Alors que le Vénézuélien Chavez et le Bolivien Evo Morales grondent contre l’invasion américaine, Frankétienne est au diapason de la majorité des Haïtiens. Pas dupe mais résigné: "Je suis lucide. Les Etats-Unis sont venus pour couper la route aux boat people." On n’entendra pas le vieux tiers-mondiste, fervent admirateur de la révolution cubaine aujourd’hui reconverti en militant écologiste et altermondialiste, s’emporter contre l’arrivée de l’Oncle Sam, c’est-à-dire du "patron des prédateurs internationaux, du gouvernement de la mondialisation". "Il y a un consensus relatif ici : on ne peut pas se battre contre ce fléau tout seul. Comme dit le proverbe haïtien: Ou ap fèmen baryè lè kabrit fin manje jaden ou! Ce qui veut dire: Tu fermes la barrière alors que les chèvres ont déjà mangé le jardin."
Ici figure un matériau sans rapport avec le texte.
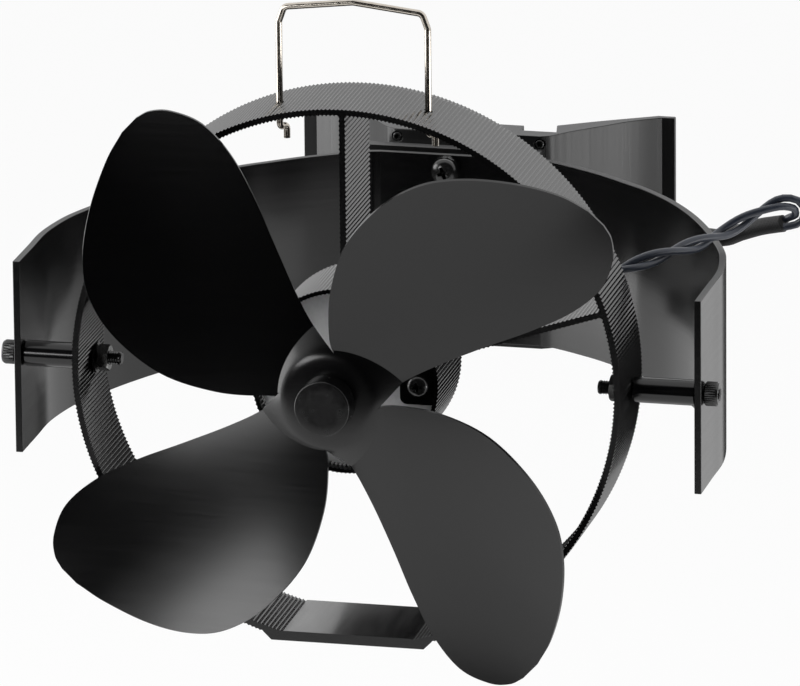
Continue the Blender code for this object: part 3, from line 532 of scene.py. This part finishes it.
def makeRing():
    bore = ring["radius"] - ring["wall"]
    inner = ring["innerRadius"]
    pitch = math.tau / ring["flutes"]
    meet = math.asin(ring["footTopHalf"] / ring["radius"])
    outer = flutedArc(ring["radius"], -math.pi / 2 + meet, 1.5 * math.pi - meet,
                      round((math.tau - 2 * meet) / pitch), ring["fluteDepth"], True)
    loops = [outer + [(-ring["footHalf"], -ring["footDrop"]), (ring["footHalf"], -ring["footDrop"])]]
    half = ring["spoke"] / 2
    footTop = ring["footThickness"] - ring["footDrop"]
    footAngle = math.acos(-footTop / bore)
    for index in range(ring["spokes"]):
        first = math.pi / 2 + math.tau * index / ring["spokes"]
        last = first + math.tau / ring["spokes"]
        outerTrim, innerTrim = math.asin(half / bore), math.asin(half / inner)
        fluted = [(first + outerTrim, last - outerTrim)]
        if index == ring["footBay"]:
            fluted = [(fluted[0][0], 1.5 * math.pi - footAngle), (1.5 * math.pi + footAngle, fluted[0][1])]
        wall = []
        for start, end in fluted:
            wall += flutedArc(bore, start, end, round((end - start) / pitch), ring["boreFlute"], False)
        low, high = math.sqrt(inner ** 2 - half ** 2), math.sqrt(bore ** 2 - half ** 2)
        root = flutedArc(inner, last - innerTrim, first + innerTrim, ring["outerFlutes"], ring["spokeFlute"], True)
        loops.append(wall + spokeEdge(last, -half, low, high)[::-1] + root + spokeEdge(first, half, low, high))
    innerBore = inner - ring["innerWall"]
    loops.append(flutedArc(innerBore, 0, math.tau, ring["innerFlutes"], ring["spokeFlute"], False)[:-1])
    shape = bmesh.new()
    middle = (0, (ringFrontY + ringBackY) / 2, axisZ)
    fillOutline(shape, loops, ringBackY - ringFrontY, placed(middle, "front"))
    return linkMesh("flutedRing", shape, ringFinish, "frame", 40)


def makeLugs():
    shape = bmesh.new()
    root = ring["innerRadius"] - ring["innerWall"] * lug["root"]
    angle = math.asin(lug["half"] / root)
    corner = lug["corner"]
    for sign in (1, -1):
        wall = arc(root, -angle, 2 * angle, 10)
        top = arc(corner, math.pi / 2, math.pi / 2, 6)
        low = arc(corner, math.pi, math.pi / 2, 6)
        inside = lug["reach"] + corner
        loop = wall + [(inside + x, lug["half"] - corner + y) for x, y in top]
        loop += [(inside + x, corner - lug["half"] + y) for x, y in low]
        hole = [(lug["screwX"] + x, y) for x, y in arc(lug["hole"], 0, math.tau, 24)[:-1]]
        loops = [[(sign * x, y) for x, y in line] for line in (loop, hole)]
        y = ringFrontY + lug["gap"] + lug["thickness"] / 2
        fillOutline(shape, loops, lug["thickness"], placed((0, y, axisZ), "front"))
    return linkMesh("screwLugs", shape, ringFinish, "frame", 30)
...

Devant leur terre émiettée, tous les Haïtiens jouent aux apprentis architectes bâtisseurs. Certains songent à transporter Port-au-Prince dans un endroit plus sûr. D’autres plaident pour l’instauration de normes antisismiques très sévères. Le dramaturge confirme que le petit Etat caribéen se trouve à un carrefour historique: "Si l’intervention humanitaire est bien menée, ça nous donnera du souffle. Sinon, ce sera la mort." Le défi est à la mesure de la secousse: il faudra gérer l’aide avec probité, mais sans être soumis au diktat américain. Un équilibre instable qui n’inquiète pas outre mesure le vieil écrivain. Après tout, son pays posé à califourchon sur une faille n’est-il pas apte à réconcilier les contraires? "A condition de sortir de la panne d’imaginaire qui nous paralyse." Même sonné, même inquiet devant les balafres qui lézardent sa maison, un poète reste un poète, qui préfère regarder les étoiles plutôt que le béton. Il l’a souvent répété: "Le rêve est incontestablement le premier des chemins qui conduisent à la liberté. Rêver, c’est déjà être libre."